Women’s Rights National Historical Park invites visitors for Convention Days 2024, to be held in Seneca Falls, July 19 through 21. Convention Days, long a signature event in Seneca Falls, commemorates the anniversary of the 1848 women’s rights convention, where 300 women and men joined together in asserting that “all men and women are created equal.” The convention was the first of its kind in the United States and gave rise to the American women’s rights movement. The theme of Convention Days 2024 is Revolutionary Families, which will focus on the shifting role of the family throughout American history. Convention Days will include family programming, as well as presentations by historians, park staff, and living history performers focusing on the topic of family.

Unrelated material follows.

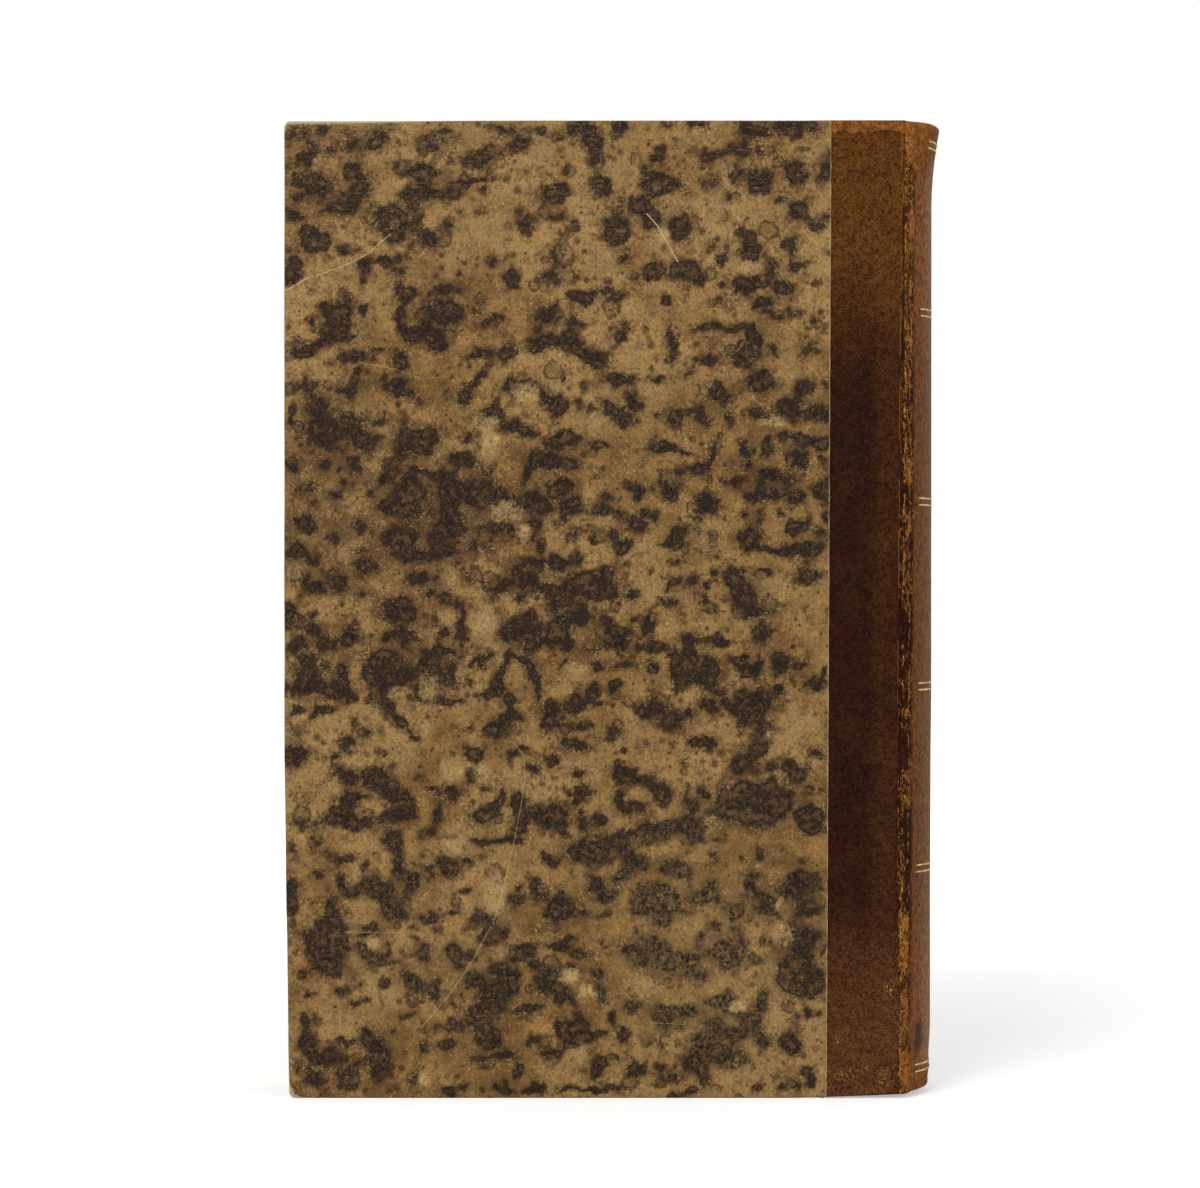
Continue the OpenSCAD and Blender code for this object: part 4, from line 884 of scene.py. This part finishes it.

In the nineteenth century, women’s lives were legally and socially defined by their families. Unmarried women were under the influence of their fathers, while married women were considered the property of their husbands. Women’s autonomy existed only when permitted by the men in their families. Mothers’ lives were dictated by the needs of their children, and children’s rights extended no farther than their mothers.’ Fathers were also limited by societal expectations that they support their families rather than being caretakers.

Of the five convention organizers, all were wives and mothers, daughters and sisters, sisters-in-law, friends, and neighbors. Their roles in their families were intrinsically connected with their roles in society at large. Their own revolutionary families formed the basis for their activism; from Elizabeth Cady Stanton eliminating the word “obey” from her wedding vows, to the Coffin sisters’ (Martha Wright and Lucretia Mott) abolitionist Quaker upbringing.

Today, gender and family remain intrinsically connected. Convention Days 2024: Revolutionary Families will focus on the ways family influenced the 1848 women’s rights convention and the early women’s rights movement, as well as the ways in which the definitions of family have changed and continue to impact human rights to this day.